What is hepatitis B, and what are its symptoms?
Hepatitis refers to either inflammation or infection of the liver. Hepatitis A, B and C are three different viruses that can infect the organ.
With hepatitis B, you can have a short- or long-term infection. Most people don’t have symptoms, and if they do, it may feel similar to the flu.
Acute hepatitis B is a short-term infection: A person is sick for a few weeks or months, and their body may clear the virus. Symptoms can include:
- Abdominal discomfort
- Light-colored stools
- Dark urine
- Yellow skin and eyes
Chronic hepatitis B is the long-term illness, in which the virus persists after the acute phase. You could live with it for decades without knowing you have it. You might feel completely fine, and symptoms might not appear until it becomes late-stage liver disease. Some symptoms include:
- Abdominal discomfort
- Yellow skin and eyes
- Fluid buildup in the abdomen or legs
- Encephalopathy, a neurological disorder with symptoms including confusion due to toxins from liver disease
After years of infection with no treatment, your liver eventually harbors damage to the point of developing cirrhosis, or scarring.
Think about it like a cut on your skin. Your body stops the bleeding by closing up the wound. There may be a scar, but usually it’s minimal. But if you keep getting cut in the same place over and over, that scar tissue might never go away. It’s similar with chronic hepatitis: While the liver can regenerate, it becomes overwhelmed over time, and there isn’t enough tissue. That’s when you can get cirrhosis, or end-stage liver disease.
If you have hepatitis B, you’re also at risk for liver cancer. The virus causes repeated damage to your liver cells, leading to cancer cell mutation.
How is it spread?
Hepatitis B is typically transmitted through contact with the blood and body fluids of an infected person via:
- Sexual contact
- Sharing needles or syringes
- Sharing other items that may have blood on them, such as razors or toothbrushes
- Mother-to-child transmission during birth
- Direct contact with blood (e.g., healthcare workers treating infected patients)
“If you have hepatitis B, you’re also at risk for liver cancer. The virus causes repeated damage to your liver cells, leading to cancer cell mutation.”
— Dr. Anthony Junsung Choi
How is hepatitis B treated?
There is no cure for hepatitis B, but there is treatment.
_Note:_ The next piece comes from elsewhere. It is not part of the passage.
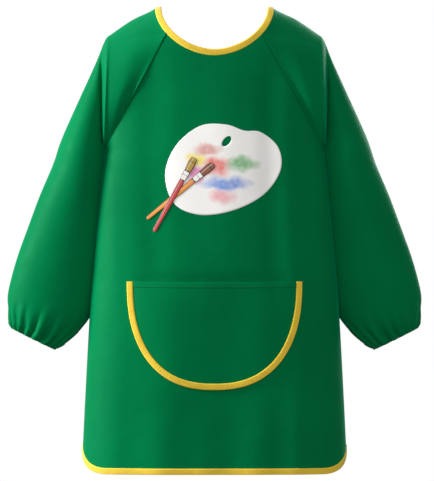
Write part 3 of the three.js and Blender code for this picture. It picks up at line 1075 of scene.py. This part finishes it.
class SMOCK_OT_bindings(SmockOperator, bpy.types.Operator):
    """Makes the folded edge tapes of the neck and the hem"""

    bl_idname = "smock.bindings"
    bl_label = "Bindings"

    def make(self):
        pitch = sizes().stitch * TAPE_PITCH
        split = neck_split()
        self.tape("neck_binding", neck_frames(-split, split, pitch), "body")
        self.tape("hem_binding", hem_frames(hem_path(), pitch), "body")
        for side, sign in SIDES:
            frames = neck_frames(split * sign, NECK_TAPE_END * sign, pitch)
            fold_blend(self.tape(side + "_neck_binding_back", frames), side, sign)
            frames = back_hem_frames(sign, pitch)
            fold_blend(self.tape(side + "_hem_binding_back", frames), side, sign)

    def tape(self, node, frames, body=None):
        piece = edge_tape(node + "_tape", frames, sizes().binding, sizes().tape)
        return dress(piece, binding_material(), body, [node])


def pocket_point(turn, narrow):
    """The U-shaped pocket edge, from the right top corner at -1 round the bottom to the left at 1."""
    angle = turn * math.pi / 2
    power = 2 / POCKET_SQUARENESS
    x = (POCKET_HALF_WIDTH - narrow) * signed_power(math.sin(angle), power)
    z = POCKET_TOP - (POCKET_DEPTH - narrow) * abs(math.cos(angle)) ** power
    return x, z


def pocket_lift(x, z):
    """How far the pocket stands off the front: sewn down at its edge, and slack at its mouth."""
    across = min(abs(x) / (POCKET_HALF_WIDTH - 5 * MM), 1)
    down = min(max(POCKET_TOP - z, 0) / (POCKET_DEPTH - 5 * MM), 1)
    near = min((across ** POCKET_SQUARENESS + down ** POCKET_SQUARENESS) ** (1 / POCKET_SQUARENESS), 1)
    slack = (1 - near ** 3) ** 0.8
    ripple = 0.6 * MM * math.cos(x * 70 + 0.5) * slack * (1 - down)
    return 1.8 * MM + 5.6 * MM * slack * mix(1, 0.75, down) + ripple


def pocket_sag(x):
    """How far the middle of the pocket's mouth hangs below its corners."""
    return POCKET_SAG * (1 - (x / POCKET_HALF_WIDTH) ** 2)


def pocket_tape_frames(pitch):
    outline = [pocket_point(turn, POCKET_TAPE_INSET) for turn in spread(-1, 1, 400)]
    return surface_frames([front_at(x, z, POCKET_TAPE_LIFT) for x, z in outline], pitch)


class SMOCK_OT_pocket(SmockOperator, bpy.types.Operator):
    """Makes the front pocket, its folded top hem and its binding"""

    bl_idname = "smock.pocket"
    bl_label = "Pocket"

    def make(self):
        def surface(u, v):
            turn = mix(-1, 1, u)
            x, low = pocket_point(turn, 3 * MM)
            z = mix(low, POCKET_TOP, v)
            x *= 1 - 0.012 * smooth((v - 0.5) / 0.5) * (1 - abs(turn))
            sag = pocket_sag(x) * smooth((v - 0.7) / 0.3)
            return front_at(x, z - sag, pocket_lift(x, z))

        cloth = cloth_grid("pocket_cloth", surface, 130, 90)
        dress(cloth, cloth_material(), "body", ["pocket_panel"])

        def hem(u, v):
            x = mix(-1, 1, u) * (POCKET_HALF_WIDTH - 5 * MM)
            z = POCKET_TOP - 7.5 * MM + v * 7.8 * MM
            edge = math.sin(math.pi * v) ** 0.4
            return front_at(x, z - pocket_sag(x), pocket_lift(x, z) + (0.2 + 0.35 * edge) * MM)

        fold = cloth_grid("pocket_top_hem", hem, 130, 12)
        dress(fold, cloth_material(), "body")
        frames = pocket_tape_frames(sizes().stitch * TAPE_PITCH)
        tape = edge_tape("pocket_binding_tape", frames, sizes().binding, POCKET_TAPE)
        dress(tape, binding_material(), "body", ["pocket_binding"])


def palette_edge(turn):
    """The palette's outline as a closed curve, in millimetres from its middle."""
    count = len(PALETTE_OUTLINE)
    place = turn * count
    index = int(place)
    ring = [Vector((*PALETTE_OUTLINE[(index + k - 1) % count], 0)) for k in range(4)]
    return along_curve(ring, (1 + place - index) / 3)


def print_at(spot, lift):
    """A point of the print, given from the palette's middle."""
    return front_at(PALETTE_CENTRE[0] + spot.x, PALETTE_CENTRE[1] + spot.y, lift)


class SMOCK_OT_print(SmockOperator, bpy.types.Operator):
    """Makes the printed palette and its two brushes"""

    bl_idname = "smock.print"
    bl_label = "Print"

    def make(self):
        def palette(u, v):
            edge = palette_edge(u)
            hole = Vector((*THUMB_HOLE, 0))
            away = (edge - hole).normalized()
            turned = math.atan2(away.y, away.x) - math.radians(50)
            radius = 1 / math.hypot(math.cos(turned) / 8, math.sin(turned) / 4.5)
            place = (hole + away * radius).lerp(edge, v) * MM
            return print_at(place, 0.35 * MM)

        film = cloth_grid("palette_film", palette, 144, 40, 1, True, 0.3 * MM)
        dress(film, palette_material(), "body", ["chest_print"])
        brushes = (("orange", (-100, -66), (-12, 6), (0.78, 0.26, 0.025), (0.25, 0.07, 0.03)),
                   ("red", (-91, -83), (-37, 14), (0.5, 0.035, 0.04), (0.42, 0.26, 0.02)))
        for order, (name, tail, tip, tint, bristle) in enumerate(brushes):
            piece = self.brush(name, Vector(tail), Vector(tip), 0.7 + 0.25 * order)
            dress(piece, brush_material(name + "_brush_print", tint, bristle), "body")

    def brush(self, name, tail, tip, lift):
        along = (tip - tail).normalized()
        across = Vector((-along.y, along.x))
        columns, rows = 6, 90
        points, uvs = [], []
        for row in range(rows + 1):
            share = row / rows
            handle = mix(2.6, 3.6, smooth(share / 0.6)) * quarter_round(share / 0.04 + 0.1)
            head = mix(3.4, 4.3, smooth((share - 0.69) / 0.05))
            head += 0.9 * math.sin(math.pi * smooth((share - 0.78) / 0.26))
            half = handle if share < 0.69 else head * quarter_round((1 - share) / 0.03 + 0.12)
            for column in range(columns + 1):
                side = column / columns
                spot = (tail.lerp(tip, share) + across * half * (1 - 2 * side)) * MM
                points.append(print_at(spot, lift * MM))
                uvs.append((share, side))
        faces = [(a, d, c, b) for a, b, c, d in grid_faces(columns, rows, columns + 1)]
        piece = new_object(name + "_brush_film", points, faces, uvs)
        thicken(piece, 0.25 * MM)
        turn_outwards(piece)
        return piece


class SMOCK_OT_tapes(SmockOperator, bpy.types.Operator):
    """Makes the hook and loop tapes that close the back"""

    bl_idname = "smock.tapes"
    bl_label = "Hook and loop tapes"

    def make(self):
        for place in ("neck", "waist"):
            self.tape("left_" + place + "_hook_tape", "left_back", hooks=True)
            self.tape("right_" + place + "_loop_tape", "right_back", hooks=False)

    def tape(self, node, body, hooks):
        low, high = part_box(node)
        middle = (low + high) / 2
        lean = Matrix.Rotation(math.atan(FLARE), 4, "X")
        facing = -1 if hooks else 1
        thickness = 0.7 * MM
        depth = body_at(abs(middle.x), middle.z, front=False).y
        depth += -sizes().cloth - 0.1 * MM if hooks else 0.1 * MM
        plate = primitive("cube", size=1)
        plate.name = node + "_plate"
        bpy.ops.object.mode_set(mode="EDIT")
        bpy.ops.mesh.select_all(action="SELECT")
        bpy.ops.transform.resize(value=(high.x - low.x, thickness, high.z - low.z))
        bpy.ops.mesh.bevel(offset=0.3 * MM, segments=2, affect="EDGES")
        bpy.ops.mesh.select_all(action="DESELECT")
        bpy.ops.object.mode_set(mode="OBJECT")
        centre = Vector((middle.x, depth + facing * thickness / 2, middle.z))
        stand = Matrix.Translation(centre) @ lean
        plate.data.transform(stand)
        dress(plate, fastener_material(), body, [node])
        pile = self.pile(node + "_pile", stand, high - low, facing * thickness / 2, hooks)
        dress(pile, fastener_material(), body)

    def pile(self, name, stand, size, base, hooks):
        """The hooks in straight rows, or the loops lying all ways."""
        draw = random.Random(name)
        ring = primitive(
            "torus", major_segments=8, minor_segments=4, major_radius=0.5,
            minor_radius=0.11 if hooks else 0.07, rotation=(math.pi / 2, 0, 0))
        bpy.ops.object.transform_apply(location=True, rotation=True, scale=True)
        places = []
        columns, rows = (11, 19) if hooks else (14, 22)
        for column in range(columns):
            for row in range(rows):
                jitter = 0 if hooks else 0.45
                x = (column + 0.5 + draw.uniform(-jitter, jitter)) / columns - 0.5
                z = (row + 0.5 + draw.uniform(-jitter, jitter)) / rows - 0.5
                height = 1.2 * MM if hooks else draw.uniform(1.1, 1.7) * MM
                turned = 0 if hooks else draw.uniform(0, math.pi)
                lean = 0 if hooks else draw.uniform(-0.5, 0.5)
                spot = Vector((x * (size.x - 3 * MM), base, z * (size.z - 3 * MM)))
                turn = Matrix.Rotation(turned, 4, "Y") @ Matrix.Rotation(lean, 4, "X")
                places.append(stand @ Matrix.Translation(spot) @ turn @ Matrix.Scale(height, 4))
        piece = copies(name, ring, places)
        drop(ring)
        return piece


class SMOCK_OT_stitching(SmockOperator, bpy.types.Operator):
    """Sews the visible lines of stitches"""

    bl_idname = "smock.stitching"
    bl_label = "Stitching"

    def make(self):
        pitch = sizes().stitch * STITCH_PITCH
        edge = sizes().binding / 2 - 1.6 * MM
        split = neck_split()
        lift = sizes().tape / 2 - THREAD_SINK
        high = POCKET_TAPE / 2 - THREAD_SINK
        neck = neck_frames(-split, split, pitch)
        pocket = pocket_tape_frames(pitch)
        lines = [
            stitch_places(neck, edge, lift), stitch_places(neck, -edge, lift),
            stitch_places(hem_frames(hem_path(), pitch), edge, lift),
            stitch_places(pocket, edge, high), stitch_places(pocket, -edge, high),
        ]
        piece = stitches("front_stitching", lines)
        dress(piece, thread_material(), "body")
        self.pocket_hem(pitch)
        for side, sign in SIDES:
            neck = neck_frames(split * sign, NECK_TAPE_END * sign, pitch)
            both = (neck, back_hem_frames(sign, pitch))
            lines = [stitch_places(frames, edge, lift) for frames in both]
            piece = stitches(side + "_back_stitching", lines)
            dress(piece, thread_material())
            fold_blend(piece, side, sign)
            self.opening(side, sign, pitch)

    def pocket_hem(self, pitch):
        path = []
        z = POCKET_TOP - 6 * MM
        for share in spread(-1, 1, 100):
            x = share * (POCKET_HALF_WIDTH - 9 * MM)
            path.append(front_at(x, z - pocket_sag(x), pocket_lift(x, z) + 0.6 * MM))
        piece = stitches("pocket_hem_stitching", [stitch_places(surface_frames(path, pitch))])
        dress(piece, green_thread_material(), "body")

    def opening(self, side, sign, pitch):
        """The line that holds the turned edge of the back opening."""
        heights = spread(-72 * MM, HEM_LOW + 12 * MM, 100)
        path = mirror_points([body_at(14 * MM, z, front=False) for z in heights], sign)
        frames = surface_frames(path, pitch, 0.05 * MM)
        piece = stitches(side + "_opening_stitching", [stitch_places(frames)])
        dress(piece, green_thread_material())
        fold_blend(piece, side, sign)


# The soft lights: place, size in metres and power in watts.
LIGHTS = (
    ("key", (-2.6, -0.4, 0.5), 1.0, 128),
    ("fill", (0.2, -2.6, 0.5), 1.6, 24),
    ("top", (-0.4, 0.3, 1.5), 1.2, 9),
    ("back", (0.9, 2.2, 0.6), 1.6, 24),
)
LIGHT_AIM = Vector((0, 0, -0.3))


class SMOCK_OT_studio(SmockOperator, bpy.types.Operator):
    """Sets the pale floor, the soft lights and the camera"""

    bl_idname = "smock.studio"
    bl_label = "Studio"

    def make(self):
        floor = primitive("circle", vertices=96, radius=5, fill_type="NGON", location=(0, 0, -0.95))
        floor.name = "floor"
        r = Recipe("pale_floor")
        place = r.object
        colour = r.blend_colours(r.noise(place, 3, 2), (0.3, 0.3, 0.3, 1), (0.33, 0.33, 0.33, 1))
        rough = r.between(r.noise(place, 8, 2), 0.8, 0.9)
        normal = r.bump(r.noise(place, 40, 2), 0.0005)
        glow = {"emission_color": (1, 1, 1, 1), "emission_strength": 0.6}
        floor.data.materials.append(r.finish(colour, rough, normal, **glow))
        floor.visible_diffuse = False
        floor.visible_glossy = False
        self.world()
        for lamp in LIGHTS:
            self.light(*lamp)
        self.camera()

    def world(self):
        """White behind the smock, and a dimmer even light on it."""
        world = bpy.data.worlds.new("studio")
        bpy.context.scene.world = world
        world.use_nodes = True
        nodes = world.node_tree.nodes
        links = world.node_tree.links
        seen = nodes["Background"]
        lit = nodes.new("ShaderNodeBackground")
        for background, strength in ((seen, 1.0), (lit, 0.3)):
            background.inputs["Color"].default_value = (1, 1, 1, 1)
            background.inputs["Strength"].default_value = strength
        path = nodes.new("ShaderNodeLightPath")
        pick = nodes.new("ShaderNodeMixShader")
        links.new(path.outputs["Is Camera Ray"], pick.inputs[0])
        links.new(lit.outputs[0], pick.inputs[1])
        links.new(seen.outputs[0], pick.inputs[2])
        links.new(pick.outputs[0], nodes["World Output"].inputs["Surface"])

    def light(self, name, place, size, power):
        lamp = bpy.data.lights.new(name, "AREA")
        lamp.size = size
        lamp.energy = power
        piece = linked(name, lamp)
        piece.location = place
        piece.rotation_euler = (LIGHT_AIM - Vector(place)).to_track_quat("-Z", "Y").to_euler()

    def camera(self):
        lens = bpy.data.cameras.new("camera")
        lens.sensor_width = 36
        lens.lens = 451
        lens.clip_end = 30
        view = linked("camera", lens)
        view.location = (0.0033, -8.0, -0.3087)
        view.rotation_euler = (math.pi / 2, 0, 0)
        bpy.context.scene.camera = view
        bpy.context.scene.view_settings.view_transform = "Standard"


STEPS = (
    SMOCK_OT_front, SMOCK_OT_back, SMOCK_OT_sleeves, SMOCK_OT_cuffs, SMOCK_OT_bindings,
    SMOCK_OT_pocket, SMOCK_OT_print, SMOCK_OT_tapes, SMOCK_OT_stitching, SMOCK_OT_studio,
)


class SMOCK_PT_panel(bpy.types.Panel):
    """Lists the smock's sizes, colours and steps"""

    bl_idname = "SMOCK_PT_panel"
    bl_label = "Painting smock"
    bl_space_type = "VIEW_3D"
    bl_region_type = "UI"
    bl_category = "Smock"

    def draw(self, context):
        for group in (context.scene.smock_sizes, context.scene.smock_colours):
            box = self.layout.box()
            for key in group.__annotations__:
                box.prop(group, key)
        for step in STEPS:
            self.layout.operator(step.bl_idname)


CLASSES = (SmockSizes, SmockColours, *STEPS, SMOCK_PT_panel)


def register():
    for cls in CLASSES:
        bpy.utils.register_class(cls)
    bpy.types.Scene.smock_sizes = bpy.props.PointerProperty(type=SmockSizes)
    bpy.types.Scene.smock_colours = bpy.props.PointerProperty(type=SmockColours)


def unregister():
    del bpy.types.Scene.smock_colours
    del bpy.types.Scene.smock_sizes
    for cls in reversed(CLASSES):
        bpy.utils.unregister_class(cls)


def main():
    register()
    for step in STEPS:
        group, name = step.bl_idname.split(".")
        getattr(getattr(bpy.ops, group), name)()


if __name__ == "__main__":
    main()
Individuals with chronic hepatitis B can take medicine once a day. Typically, it is for the rest of their life, to keep the virus at low levels and prevent other issues in the liver. For acute hepatitis B, treatment is dependent on the symptoms and is usually supportive, such as bed rest or fluids, but if the illness is severe early on, antiviral medicines may be administered. When potential exposure is immediately known, the vaccine as well as antibodies may be administered within 24 hours to prevent transmission.
Can hepatitis B be prevented?
Hepatitis B can be prevented through vaccination.
It’s recommended that all newborns and children be vaccinated against the virus. The younger a person is when infected with the virus, the greater their chances of developing chronic hepatitis B. About 9 in 10 infants who become infected can develop the lifelong illness, according to the CDC. The risk decreases as a child gets older, and most children over 6 and adults who get infected do not develop chronic infections.
In 2022, the CDC also recommended hepatitis B vaccination for all adults ages 19 to 59, and adults over 60 who are at risk.
To avoid infection and spread:
- Practice safe sex.
- Don’t share needles.
- Don’t share items such as toothbrushes or razors.
- Wear disposable gloves when handling blood.